→ What the task requires
Return the full material exactly.

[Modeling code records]
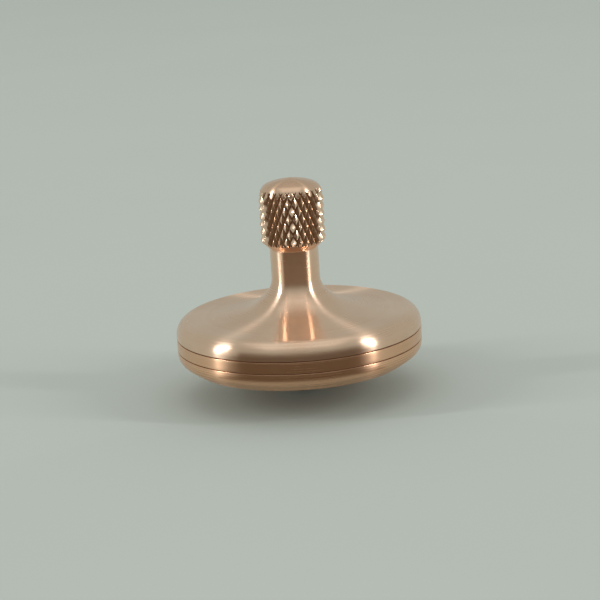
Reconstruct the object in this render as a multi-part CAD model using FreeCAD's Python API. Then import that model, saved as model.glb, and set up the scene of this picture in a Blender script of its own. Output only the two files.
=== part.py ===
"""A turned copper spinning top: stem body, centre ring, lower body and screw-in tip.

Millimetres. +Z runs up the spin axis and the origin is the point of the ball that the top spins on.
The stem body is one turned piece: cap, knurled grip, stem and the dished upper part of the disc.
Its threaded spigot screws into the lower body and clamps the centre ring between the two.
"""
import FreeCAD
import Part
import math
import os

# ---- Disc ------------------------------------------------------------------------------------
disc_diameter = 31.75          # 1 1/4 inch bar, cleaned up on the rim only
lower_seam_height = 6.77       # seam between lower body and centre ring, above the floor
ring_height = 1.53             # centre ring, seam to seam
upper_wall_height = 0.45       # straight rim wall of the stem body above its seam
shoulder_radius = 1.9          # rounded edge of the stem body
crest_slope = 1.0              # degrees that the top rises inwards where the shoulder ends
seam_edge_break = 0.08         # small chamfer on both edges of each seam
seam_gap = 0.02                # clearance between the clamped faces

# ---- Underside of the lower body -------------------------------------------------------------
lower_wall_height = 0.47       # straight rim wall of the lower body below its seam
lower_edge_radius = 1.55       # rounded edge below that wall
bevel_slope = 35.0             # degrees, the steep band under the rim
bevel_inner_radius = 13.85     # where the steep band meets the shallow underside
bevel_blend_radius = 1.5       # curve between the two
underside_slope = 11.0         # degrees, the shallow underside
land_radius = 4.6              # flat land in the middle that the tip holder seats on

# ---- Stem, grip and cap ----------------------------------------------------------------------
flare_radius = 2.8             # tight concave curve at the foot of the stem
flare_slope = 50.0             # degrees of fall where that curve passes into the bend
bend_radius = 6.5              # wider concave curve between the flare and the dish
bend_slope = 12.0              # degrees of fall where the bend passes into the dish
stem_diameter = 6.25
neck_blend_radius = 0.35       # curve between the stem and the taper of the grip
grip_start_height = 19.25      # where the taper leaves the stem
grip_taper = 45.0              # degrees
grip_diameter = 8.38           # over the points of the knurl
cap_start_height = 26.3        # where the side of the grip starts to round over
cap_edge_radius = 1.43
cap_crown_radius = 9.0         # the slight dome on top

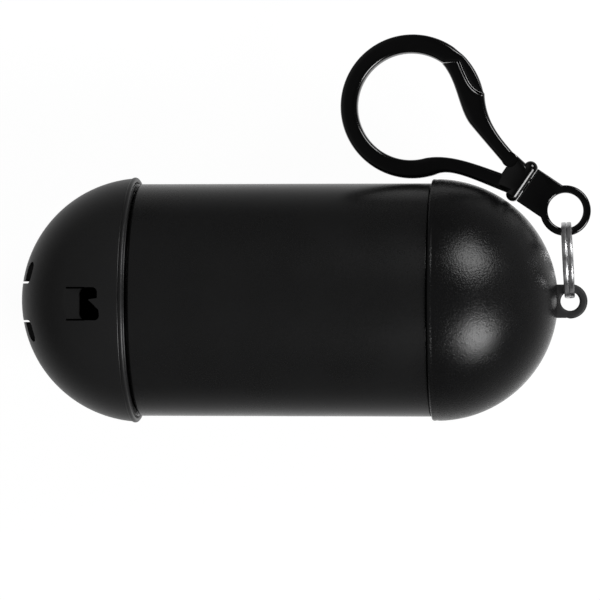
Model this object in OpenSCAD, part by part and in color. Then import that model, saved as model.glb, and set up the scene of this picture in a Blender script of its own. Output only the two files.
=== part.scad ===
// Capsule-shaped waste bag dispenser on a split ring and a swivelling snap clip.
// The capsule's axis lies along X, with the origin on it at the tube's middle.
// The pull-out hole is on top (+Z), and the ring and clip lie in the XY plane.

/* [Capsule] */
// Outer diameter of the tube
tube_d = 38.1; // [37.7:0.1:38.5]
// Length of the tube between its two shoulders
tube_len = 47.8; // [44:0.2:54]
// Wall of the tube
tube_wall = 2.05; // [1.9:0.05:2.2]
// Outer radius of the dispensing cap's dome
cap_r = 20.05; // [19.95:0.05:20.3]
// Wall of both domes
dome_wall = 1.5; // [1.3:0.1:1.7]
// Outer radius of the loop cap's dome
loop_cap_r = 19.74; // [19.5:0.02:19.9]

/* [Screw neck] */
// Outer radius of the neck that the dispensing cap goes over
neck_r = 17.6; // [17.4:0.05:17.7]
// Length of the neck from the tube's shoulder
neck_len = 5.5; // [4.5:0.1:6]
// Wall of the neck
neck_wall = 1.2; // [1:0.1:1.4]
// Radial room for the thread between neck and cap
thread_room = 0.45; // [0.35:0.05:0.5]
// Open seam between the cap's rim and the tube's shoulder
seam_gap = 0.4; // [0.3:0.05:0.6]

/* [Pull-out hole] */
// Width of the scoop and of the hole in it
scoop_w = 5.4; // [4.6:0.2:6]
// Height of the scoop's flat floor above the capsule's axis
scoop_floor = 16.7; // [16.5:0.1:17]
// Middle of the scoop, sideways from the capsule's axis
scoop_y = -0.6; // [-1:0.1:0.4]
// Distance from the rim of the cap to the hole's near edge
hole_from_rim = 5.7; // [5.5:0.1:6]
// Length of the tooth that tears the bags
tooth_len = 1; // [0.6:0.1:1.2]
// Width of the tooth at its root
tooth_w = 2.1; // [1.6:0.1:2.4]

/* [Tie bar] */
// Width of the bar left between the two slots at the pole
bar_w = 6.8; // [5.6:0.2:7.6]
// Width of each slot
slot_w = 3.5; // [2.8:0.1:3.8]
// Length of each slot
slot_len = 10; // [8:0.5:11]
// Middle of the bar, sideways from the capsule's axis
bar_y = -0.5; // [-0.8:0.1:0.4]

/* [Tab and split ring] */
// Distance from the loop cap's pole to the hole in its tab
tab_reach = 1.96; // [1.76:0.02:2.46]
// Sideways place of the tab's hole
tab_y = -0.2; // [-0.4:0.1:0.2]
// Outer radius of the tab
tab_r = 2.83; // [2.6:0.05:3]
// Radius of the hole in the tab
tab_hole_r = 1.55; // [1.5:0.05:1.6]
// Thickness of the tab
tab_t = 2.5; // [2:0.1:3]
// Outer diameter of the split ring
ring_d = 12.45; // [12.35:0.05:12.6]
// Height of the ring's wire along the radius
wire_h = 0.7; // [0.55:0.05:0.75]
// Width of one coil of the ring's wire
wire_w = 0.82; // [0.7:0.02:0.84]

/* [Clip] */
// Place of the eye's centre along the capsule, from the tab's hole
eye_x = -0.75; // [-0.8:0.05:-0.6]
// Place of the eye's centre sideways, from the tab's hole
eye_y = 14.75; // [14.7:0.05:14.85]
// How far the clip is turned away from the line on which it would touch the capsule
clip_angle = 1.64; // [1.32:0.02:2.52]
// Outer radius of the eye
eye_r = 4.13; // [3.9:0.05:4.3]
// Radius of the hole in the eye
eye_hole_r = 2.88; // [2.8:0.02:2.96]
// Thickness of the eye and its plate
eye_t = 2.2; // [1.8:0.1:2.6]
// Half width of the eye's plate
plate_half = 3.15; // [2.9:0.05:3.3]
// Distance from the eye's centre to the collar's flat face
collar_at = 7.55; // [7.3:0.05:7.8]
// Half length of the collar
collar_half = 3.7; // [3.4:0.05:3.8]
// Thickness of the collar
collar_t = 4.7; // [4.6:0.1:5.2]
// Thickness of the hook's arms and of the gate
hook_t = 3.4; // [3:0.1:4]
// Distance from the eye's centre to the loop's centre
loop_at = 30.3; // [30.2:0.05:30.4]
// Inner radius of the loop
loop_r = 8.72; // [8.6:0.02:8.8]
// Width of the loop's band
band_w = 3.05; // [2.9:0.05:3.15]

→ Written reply
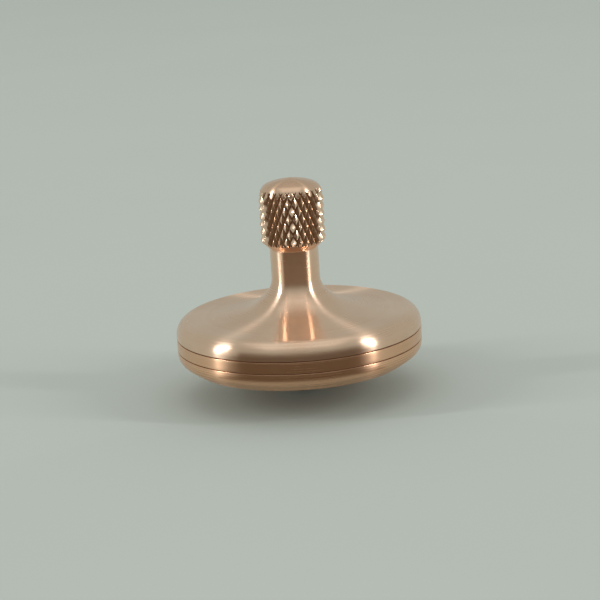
Reconstruct the object in this render as a multi-part CAD model using FreeCAD's Python API. Then import that model, saved as model.glb, and set up the scene of this picture in a Blender script of its own. Output only the two files.
=== part.py ===
"""A turned copper spinning top: stem body, centre ring, lower body and screw-in tip.

Millimetres. +Z runs up the spin axis and the origin is the point of the ball that the top spins on.
The stem body is one turned piece: cap, knurled grip, stem and the dished upper part of the disc.
Its threaded spigot screws into the lower body and clamps the centre ring between the two.
"""
import FreeCAD
import Part
import math
import os

# ---- Disc ------------------------------------------------------------------------------------
disc_diameter = 31.75          # 1 1/4 inch bar, cleaned up on the rim only
lower_seam_height = 6.77       # seam between lower body and centre ring, above the floor
ring_height = 1.53             # centre ring, seam to seam
upper_wall_height = 0.45       # straight rim wall of the stem body above its seam
shoulder_radius = 1.9          # rounded edge of the stem body
crest_slope = 1.0              # degrees that the top rises inwards where the shoulder ends
seam_edge_break = 0.08         # small chamfer on both edges of each seam
seam_gap = 0.02                # clearance between the clamped faces

# ---- Underside of the lower body -------------------------------------------------------------
lower_wall_height = 0.47       # straight rim wall of the lower body below its seam
lower_edge_radius = 1.55       # rounded edge below that wall
bevel_slope = 35.0             # degrees, the steep band under the rim
bevel_inner_radius = 13.85     # where the steep band meets the shallow underside
bevel_blend_radius = 1.5       # curve between the two
underside_slope = 11.0         # degrees, the shallow underside
land_radius = 4.6              # flat land in the middle that the tip holder seats on

# ---- Stem, grip and cap ----------------------------------------------------------------------
flare_radius = 2.8             # tight concave curve at the foot of the stem
flare_slope = 50.0             # degrees of fall where that curve passes into the bend
bend_radius = 6.5              # wider concave curve between the flare and the dish
bend_slope = 12.0              # degrees of fall where the bend passes into the dish
stem_diameter = 6.25
neck_blend_radius = 0.35       # curve between the stem and the taper of the grip
grip_start_height = 19.25      # where the taper leaves the stem
grip_taper = 45.0              # degrees
grip_diameter = 8.38           # over the points of the knurl
cap_start_height = 26.3        # where the side of the grip starts to round over
cap_edge_radius = 1.43
cap_crown_radius = 9.0         # the slight dome on top

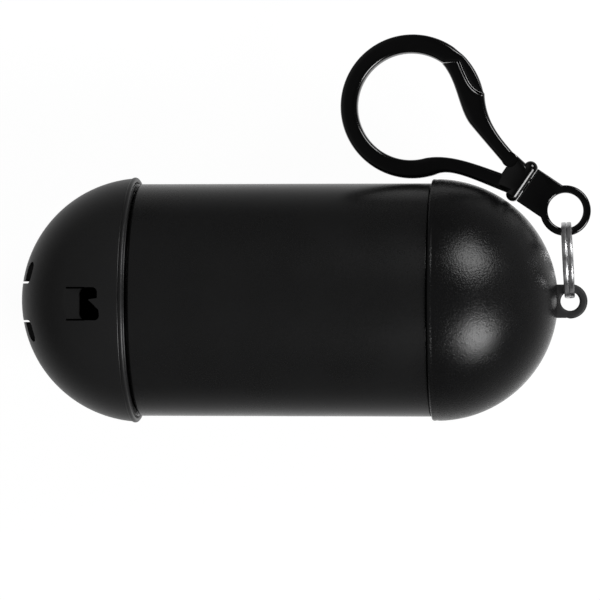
Model this object in OpenSCAD, part by part and in color. Then import that model, saved as model.glb, and set up the scene of this picture in a Blender script of its own. Output only the two files.
=== part.scad ===
// Capsule-shaped waste bag dispenser on a split ring and a swivelling snap clip.
// The capsule's axis lies along X, with the origin on it at the tube's middle.
// The pull-out hole is on top (+Z), and the ring and clip lie in the XY plane.

/* [Capsule] */
// Outer diameter of the tube
tube_d = 38.1; // [37.7:0.1:38.5]
// Length of the tube between its two shoulders
tube_len = 47.8; // [44:0.2:54]
// Wall of the tube
tube_wall = 2.05; // [1.9:0.05:2.2]
// Outer radius of the dispensing cap's dome
cap_r = 20.05; // [19.95:0.05:20.3]
// Wall of both domes
dome_wall = 1.5; // [1.3:0.1:1.7]
// Outer radius of the loop cap's dome
loop_cap_r = 19.74; // [19.5:0.02:19.9]

/* [Screw neck] */
// Outer radius of the neck that the dispensing cap goes over
neck_r = 17.6; // [17.4:0.05:17.7]
// Length of the neck from the tube's shoulder
neck_len = 5.5; // [4.5:0.1:6]
// Wall of the neck
neck_wall = 1.2; // [1:0.1:1.4]
// Radial room for the thread between neck and cap
thread_room = 0.45; // [0.35:0.05:0.5]
// Open seam between the cap's rim and the tube's shoulder
seam_gap = 0.4; // [0.3:0.05:0.6]

/* [Pull-out hole] */
// Width of the scoop and of the hole in it
scoop_w = 5.4; // [4.6:0.2:6]
// Height of the scoop's flat floor above the capsule's axis
scoop_floor = 16.7; // [16.5:0.1:17]
// Middle of the scoop, sideways from the capsule's axis
scoop_y = -0.6; // [-1:0.1:0.4]
// Distance from the rim of the cap to the hole's near edge
hole_from_rim = 5.7; // [5.5:0.1:6]
// Length of the tooth that tears the bags
tooth_len = 1; // [0.6:0.1:1.2]
// Width of the tooth at its root
tooth_w = 2.1; // [1.6:0.1:2.4]

/* [Tie bar] */
// Width of the bar left between the two slots at the pole
bar_w = 6.8; // [5.6:0.2:7.6]
// Width of each slot
slot_w = 3.5; // [2.8:0.1:3.8]
// Length of each slot
slot_len = 10; // [8:0.5:11]
// Middle of the bar, sideways from the capsule's axis
bar_y = -0.5; // [-0.8:0.1:0.4]

/* [Tab and split ring] */
// Distance from the loop cap's pole to the hole in its tab
tab_reach = 1.96; // [1.76:0.02:2.46]
// Sideways place of the tab's hole
tab_y = -0.2; // [-0.4:0.1:0.2]
// Outer radius of the tab
tab_r = 2.83; // [2.6:0.05:3]
// Radius of the hole in the tab
tab_hole_r = 1.55; // [1.5:0.05:1.6]
// Thickness of the tab
tab_t = 2.5; // [2:0.1:3]
// Outer diameter of the split ring
ring_d = 12.45; // [12.35:0.05:12.6]
// Height of the ring's wire along the radius
wire_h = 0.7; // [0.55:0.05:0.75]
// Width of one coil of the ring's wire
wire_w = 0.82; // [0.7:0.02:0.84]

/* [Clip] */
// Place of the eye's centre along the capsule, from the tab's hole
eye_x = -0.75; // [-0.8:0.05:-0.6]
// Place of the eye's centre sideways, from the tab's hole
eye_y = 14.75; // [14.7:0.05:14.85]
// How far the clip is turned away from the line on which it would touch the capsule
clip_angle = 1.64; // [1.32:0.02:2.52]
// Outer radius of the eye
eye_r = 4.13; // [3.9:0.05:4.3]
// Radius of the hole in the eye
eye_hole_r = 2.88; // [2.8:0.02:2.96]
// Thickness of the eye and its plate
eye_t = 2.2; // [1.8:0.1:2.6]
// Half width of the eye's plate
plate_half = 3.15; // [2.9:0.05:3.3]
// Distance from the eye's centre to the collar's flat face
collar_at = 7.55; // [7.3:0.05:7.8]
// Half length of the collar
collar_half = 3.7; // [3.4:0.05:3.8]
// Thickness of the collar
collar_t = 4.7; // [4.6:0.1:5.2]
// Thickness of the hook's arms and of the gate
hook_t = 3.4; // [3:0.1:4]
// Distance from the eye's centre to the loop's centre
loop_at = 30.3; // [30.2:0.05:30.4]
// Inner radius of the loop
loop_r = 8.72; // [8.6:0.02:8.8]
// Width of the loop's band
band_w = 3.05; // [2.9:0.05:3.15]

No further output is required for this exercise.